A week after I arrived in Kabul in 2007 there was a brutal massacre at Virgina Tech. A few weeks after I arrived in Kabul this time, 10.5 years later, there was a brutal massacre in Las Vegas. And now there has been another one in Texas. So while I am in Kabul and people are worried about me, I am worried about–and praying for–Americans who are suffering from random violence. I get the intention of the Second Amendment; in the previous paragraph I pointed out the need to keep the government answerable to the people. So when it says ‘A well regulated Militia, being necessary to the security of a free State,’ it is pretty clear that the Amendment-pushers were arguing for the continued right to bear arms to fulfill our right–and indeed our obligation–to overthrow tyrannical government if necessary. The 2nd Amendment does not state, nor does it imply, that the right to bear arms was for the propose of personal self-defense against criminals.

This line of thinking does not lead to any specific policy solutions. Just trying to get clarity on a tragic situation. Many gun-safety ideas also cannot address another ongoing tragedy: 2/3 of gun-related deaths in the U.S. right now are suicides. No safety protocol, no technical fix is going to prevent the licensed owner of a gun from using it on themselves. So policy in this area is going to be really difficult, and the NRA is really crippling our ability to think this through carefully and respectfully.

3. Respectful discourse?

My UC Berkeley alumni newsletter arrived today in my email box (yeah, the postage to Kabul would have been special). In it, one piece is about how Arthur Brooks, president of the American Enterprise Institute, asks Berkeley to invite more conservative speakers to come, and encourage discussion across ideological lines in the spirit of actual free speech and critical scholarship.

I love the intention. I have not heard a conservative ask to be respectfully listened to in years. I have been told how wrong I am for not being conservative. I have been condescended to for decades. And frankly, I have been treated much better than people who are not male, not straight, and not white–in other words, at least 85% of my fellow Californians–who are told by conservatives that they do not deserve a voice in US politics, and do not deserve a right to be listened to.

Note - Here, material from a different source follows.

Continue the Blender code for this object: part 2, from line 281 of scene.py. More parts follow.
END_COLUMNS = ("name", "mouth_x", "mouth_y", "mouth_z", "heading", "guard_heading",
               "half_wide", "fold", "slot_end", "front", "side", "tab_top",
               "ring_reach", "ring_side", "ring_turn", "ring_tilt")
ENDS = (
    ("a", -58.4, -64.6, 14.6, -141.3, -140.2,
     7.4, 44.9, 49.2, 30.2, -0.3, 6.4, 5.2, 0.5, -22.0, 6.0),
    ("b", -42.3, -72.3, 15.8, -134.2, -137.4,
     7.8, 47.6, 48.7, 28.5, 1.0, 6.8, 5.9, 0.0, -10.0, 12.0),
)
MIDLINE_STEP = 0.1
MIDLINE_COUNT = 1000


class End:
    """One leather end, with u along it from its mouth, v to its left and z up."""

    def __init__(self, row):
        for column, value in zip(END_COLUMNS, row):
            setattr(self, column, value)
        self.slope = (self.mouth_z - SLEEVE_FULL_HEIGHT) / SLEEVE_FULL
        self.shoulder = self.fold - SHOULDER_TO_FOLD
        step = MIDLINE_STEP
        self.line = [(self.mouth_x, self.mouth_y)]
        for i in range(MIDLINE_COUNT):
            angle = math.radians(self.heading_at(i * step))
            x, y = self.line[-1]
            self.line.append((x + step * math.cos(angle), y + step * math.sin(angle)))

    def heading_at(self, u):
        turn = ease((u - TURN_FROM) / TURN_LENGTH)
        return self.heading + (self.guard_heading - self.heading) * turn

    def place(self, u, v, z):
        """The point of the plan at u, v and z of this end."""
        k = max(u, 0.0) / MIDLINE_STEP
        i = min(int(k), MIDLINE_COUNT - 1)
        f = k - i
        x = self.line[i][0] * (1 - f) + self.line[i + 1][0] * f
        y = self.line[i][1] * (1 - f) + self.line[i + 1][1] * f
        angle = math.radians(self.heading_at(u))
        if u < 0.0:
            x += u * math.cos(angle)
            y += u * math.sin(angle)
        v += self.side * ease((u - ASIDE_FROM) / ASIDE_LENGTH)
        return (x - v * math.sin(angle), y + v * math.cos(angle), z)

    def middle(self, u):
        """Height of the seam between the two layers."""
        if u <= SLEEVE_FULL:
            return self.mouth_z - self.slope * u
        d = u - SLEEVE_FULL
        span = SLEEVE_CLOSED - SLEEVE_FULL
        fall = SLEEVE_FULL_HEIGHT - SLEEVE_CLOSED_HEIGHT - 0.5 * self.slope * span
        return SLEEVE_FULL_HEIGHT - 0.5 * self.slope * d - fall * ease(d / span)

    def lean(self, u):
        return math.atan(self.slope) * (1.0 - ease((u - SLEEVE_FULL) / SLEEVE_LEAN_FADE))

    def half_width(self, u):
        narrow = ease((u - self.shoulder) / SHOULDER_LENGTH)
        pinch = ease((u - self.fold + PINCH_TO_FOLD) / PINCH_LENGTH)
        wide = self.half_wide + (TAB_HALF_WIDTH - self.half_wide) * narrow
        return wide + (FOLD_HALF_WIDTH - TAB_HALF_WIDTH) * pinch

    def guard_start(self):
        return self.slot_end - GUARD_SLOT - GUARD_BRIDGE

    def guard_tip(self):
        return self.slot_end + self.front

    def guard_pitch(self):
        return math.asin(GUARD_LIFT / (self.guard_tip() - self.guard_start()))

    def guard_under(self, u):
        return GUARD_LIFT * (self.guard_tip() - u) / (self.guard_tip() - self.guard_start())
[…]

So before even asking to be listened to by someone like me, I would like to see conservative thinkers address a Service Employees International Union meeting of custodial workers. Any request to be listened to would need to be reciprocated by readiness to listen to a group of people who, like most Americans, are a lovely variety of skin-complexions and a full spectrum of life-experiences. I would absolutely attend that meeting, and I would work in good faith to keep it respectful on all sides. I would even use some of my white privilege to persuade the conservative from bolting for the exit the moment they start listening to something that rattles their worldview a bit. Getting your worldview rattled is healthy for the brain! It encourages good cranial circulation. I recommend it. Feminism and queer theory have taught me some valuable perspective on white privilege: we cannot help how we are born; but we can work towards justice from whatever starting point we are given. We all have that power, even if it manifests in very different ways based on the very unequal starting points we begin with in a very unequal society.

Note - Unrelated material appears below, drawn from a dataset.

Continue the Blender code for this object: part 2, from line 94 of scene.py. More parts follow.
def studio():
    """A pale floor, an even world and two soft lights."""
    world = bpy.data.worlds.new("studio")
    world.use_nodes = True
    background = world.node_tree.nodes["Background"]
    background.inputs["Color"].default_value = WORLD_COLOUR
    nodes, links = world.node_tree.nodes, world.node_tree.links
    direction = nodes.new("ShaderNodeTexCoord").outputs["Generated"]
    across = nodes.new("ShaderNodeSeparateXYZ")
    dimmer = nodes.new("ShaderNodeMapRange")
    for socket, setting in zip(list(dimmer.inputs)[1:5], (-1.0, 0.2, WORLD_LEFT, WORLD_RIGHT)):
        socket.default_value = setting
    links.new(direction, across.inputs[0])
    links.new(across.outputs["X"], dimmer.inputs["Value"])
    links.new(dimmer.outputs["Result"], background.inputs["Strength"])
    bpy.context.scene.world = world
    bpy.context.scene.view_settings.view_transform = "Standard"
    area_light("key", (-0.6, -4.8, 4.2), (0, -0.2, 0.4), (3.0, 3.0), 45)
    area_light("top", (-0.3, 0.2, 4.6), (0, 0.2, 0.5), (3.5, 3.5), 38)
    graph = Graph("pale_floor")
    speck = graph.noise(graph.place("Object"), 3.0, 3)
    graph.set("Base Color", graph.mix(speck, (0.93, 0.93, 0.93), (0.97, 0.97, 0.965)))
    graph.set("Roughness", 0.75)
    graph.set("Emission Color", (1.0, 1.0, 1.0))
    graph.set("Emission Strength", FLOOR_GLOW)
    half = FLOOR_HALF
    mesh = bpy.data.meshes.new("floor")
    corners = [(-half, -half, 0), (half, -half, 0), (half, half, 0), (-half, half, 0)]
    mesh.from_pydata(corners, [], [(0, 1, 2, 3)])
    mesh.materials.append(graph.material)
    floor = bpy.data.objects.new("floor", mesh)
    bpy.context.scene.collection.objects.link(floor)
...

Two hours from now I am going to make an appeal for policy reform that will promote economic investment in cities in Afghanistan. To get to this moment, I could not be an American conservative. The sneering condescension I have personally experienced for decades from conservatives? That kind of attitude would not enable me to listen. It would not put me in a position to work with the Islamic Republic. I have to start from a position of skepticism, of doubt, and curiosity: how do Afghans see the world now? What assumptions am I working with? Any policy reform needs to be very selective, but even so, institutional reform can be jarring. I have been invited to this task, and it is deeply humbling. And I need to figure out how to promote economic growth in a society under the most extreme duress and long-term trauma.

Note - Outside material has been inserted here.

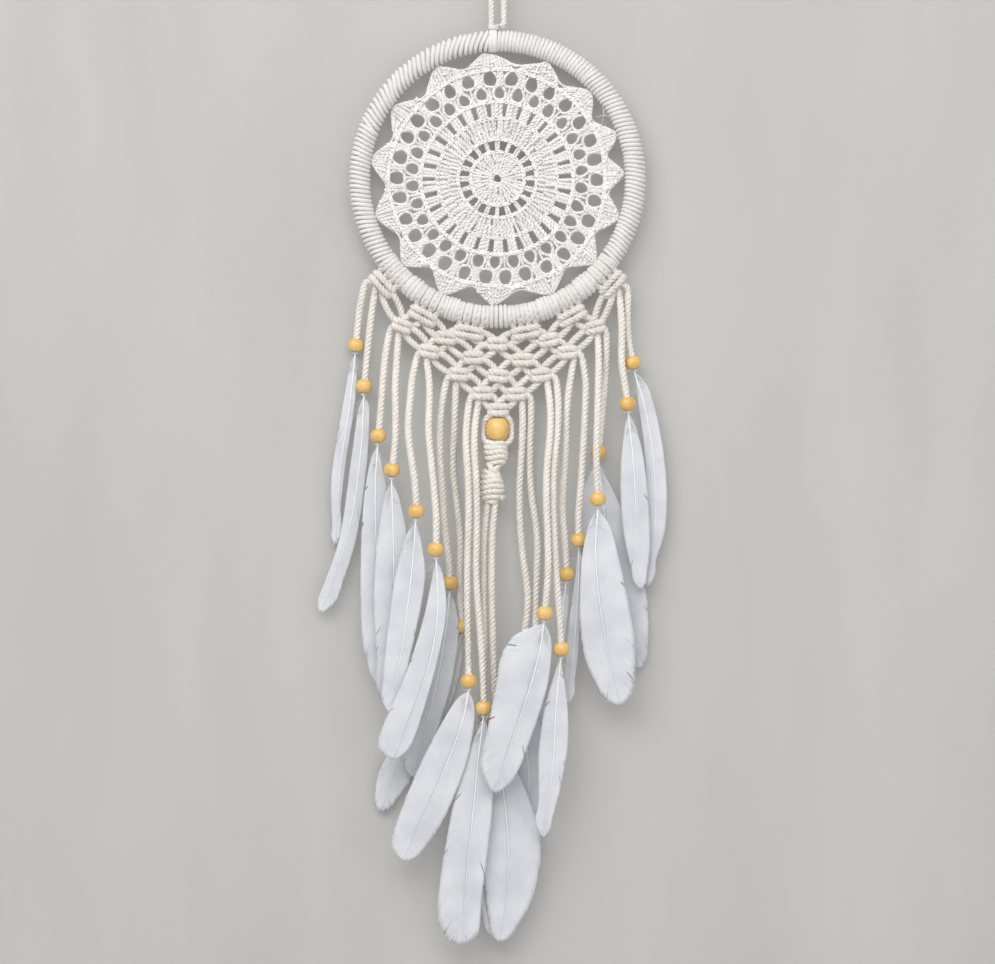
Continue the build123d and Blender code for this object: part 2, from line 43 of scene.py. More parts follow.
# hoop, cords and net, as in the CAD model; metres, and degrees clockwise from the top for angles
HOOP_Z = -0.143
HOOP_RADIUS = 0.091
WRAP_RADIUS = 0.0061
CORD_RADIUS = 0.0025
LOOP_RADIUS = 0.00215
MOUNT_ANGLES = (-47.5, -28.5, -10.5, 10.5, 28.5, 47.5)
TURN_PITCH_DEG = 3.46
TURNS_PER_KNOT = 4
TIP_ANGLES = (-4, 22, 47, 69, 88, 108, 131, 155, 182, 205, 227, 253, 279, 305, 331)
TIE_ANGLES = (22, 47, 69, 88, 108, 182, 253, 279, 305, 331)
FIRST_ROW_RADIUS = 0.1031
KNOT_ROWS = (
    ((-0.063, -0.24), (-0.034, -0.248), (0, -0.252), (0.034, -0.2495), (0.0645, -0.241)),
    ((-0.045, -0.257), (-0.016, -0.261), (0.0165, -0.2625), (0.046, -0.2575)),
    ((-0.0255, -0.272), (0.0005, -0.273), (0.0285, -0.2725)),
    ((-0.01, -0.2845), (0.0125, -0.285)),
    ((0.0005, -0.2955),),
)
BIG_BEAD_Z = -0.3084
WALL_Y = 0.0127
FLOOR_Z = -0.9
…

What can governments do to promote actual economic growth? Demonstrate to people–especially the poorest people–that their rights are respected and protected. We want to promote all sorts of investment; cash and labor and time and effort and care. All of it. The guy who decides to set up a neighborhood bakery rather than saving up his cash to emigrate. The policy environment that promotes those little, small-scale investments also creates a culture in which larger-scale investors might build a factory. If a broad swath of the population feels the government is supporting and protecting them, those are also fundamental preconditions for the kind of eccentric creative environment where innovations emerge. And that is the highest-value economic growth engine in the world today. It is not coincidental that a metropolis that actively promotes racial and gender diversity is home to the highest-value companies in the world. So I can draw some lessons from San Francisco for policy in Kabul, if I listen carefully and respectfully to both cities. Not all policies will translate, which becomes clear through listening.

But I have also listened to American conservatives, even as they sneer down their noses at me. I have heard a lot of normative declarations about The Way the World Ought To Be, from people in positions of privilege where they do not need to listen too carefully to the way the world actually is, at the moment. I, too, am a proponent of change. Though I am preemptively dismissed as someone who ‘opposes business’ and ‘opposes economic growth’, I am actually extremely in favor of it, as are my ‘Liberal feminist’ peers. The fact that I think sustained growth requires some broad distribution of income, some major reinvestment of profits into infrastructure and education, is dismissed preemptively and with extreme prejudice.

Rather than rigid mottoes, I will pay much more attention when I hear good questions: What balance of regulation and permissiveness promotes the most economic growth? How does that balance need to change over time and in different contexts? What is the best way to promote (or just permit) a rich ecology of small businesses to flourish? What is the most effective way to publicly invest tax revenue? How do we design the combination of taxes to reflect the returns-of-service appropriate to each form of payment? How do we use the inevitable, and perpetual irritation of tax-payment to promote both participatory government and effective answerability? We can’t even get to these questions in an American political climate in which conservatives still feel that all government is inherently the problem.